Smaller class sizes allow teachers to connect with students and achieve more

By Mark Naydan

Larger classroom sizes are not only more difficult for teachers to manage but they also have been proven to make it more difficult for students to learn.

Recently, when U.S. Secretary of Education Betsy DeVos advocated for super-sizing classroom sizes, teachers like me were outraged. It’s clear Secretary DeVos has NEVER worked with students in a classroom before. Otherwise, she would not have said that.

Smaller classes allow teachers more time to teach to students so that students can learn more. That’s why Prince George’s County educators, parents, and faith leaders are joining together to reclaim our schools.
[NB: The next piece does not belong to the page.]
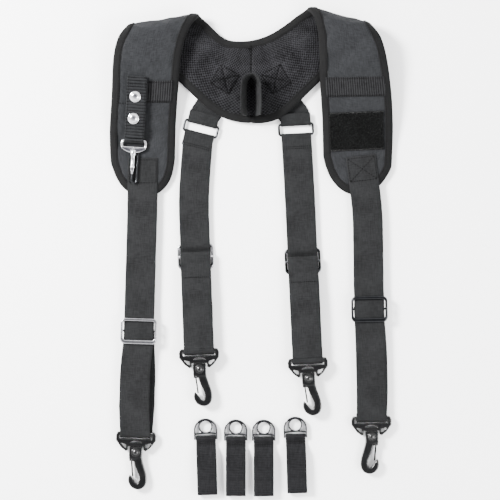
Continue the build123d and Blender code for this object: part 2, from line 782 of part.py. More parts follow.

Anyone who spends time with kids knows that each kid is unique. They bring unique experiences, preparation and ways of learning.

When I look across my classrooms, I see my students who are looking to me to help prepare them for college and the bigger world ahead of them. When people like Betsy DeVos and others who want to increase class sizes look at a classroom, they only see dollar signs where our children are—commodities to be squeezed through budget cuts or exploited for profit.

Research is clear 

While the evidence is plain to see in anecdotes from teachers like me, the long record of research on the benefits of class size is clear.

Smaller class sizes have been shown to help close the racial achievement gap, particularly for early elementary students, so that children can all be on an equal footing as they begin their school career.

And smaller class sizes do not only benefit younger children. The impact can be felt throughout the educational system. Research shows that smaller class sizes are associated with higher high school graduation rates, higher college entrance test-taking rates, and reduced disciplinary actions taken against students, leading to fewer incarcerations.

Smaller class sizes allow more intensive instructional time and enable teachers to reach every kid and inspire them to reach new heights. Larger class sizes make such approaches to teaching impossible.

Though we spend a lot of formative time with students, teachers have only a finite amount of time to reach students each day, to capture their attention away from the latest viral video or lunchroom gossip, and to focus them on the lesson at hand. The class is over very quickly, with students bounding off to their next subject or afterschool practice. The distractions and difficulty managing a large crowd grow exponentially with class size.

It is not just our classrooms that are becoming more crowded. Jammed hallways, crowded playgrounds, congested parking lots, and ever-longer lunch lines starting mid-morning to accommodate the ever-larger student populations.

Spread so thin

Reflecting back on my own experiences as a teacher, I never felt that I overlooked a student so much as I was spread so thin at times in distributing my attention among so many of my students. But if over-sized classes increasingly become the norm, it is not hard for me to envision more kids slipping through the cracks and more teachers feeling unrewarded and leaving the profession.

But smaller class size is not primarily about my workload. The ability to be close to my students is what allows me to know what and when they are learning, and even whether there is something more serious that could be happening at home. When teachers get the instructional time to connect face-to-face with their students, they can build the critical relationships that open up a student to learning or can address other obstacles to learning that a student may be facing in life.

With smaller class sizes, I could be more attuned when another one of my students misses her assignments, or if I identify instances where a social worker or counselor is needed. I can have a greater imprint on my students’ lives.

Reducing class size alone can solve many of our challenges in our schools for our students. I urge Sec. DeVos before she speaks again about class sizes or any improvements needed in our schools, she should come and visit one of my classrooms and meet my students and me. We’re only 23 miles outside of Washington, D.C.

Mark Naydan teaches social studies at Northwestern High School in Prince George’s County.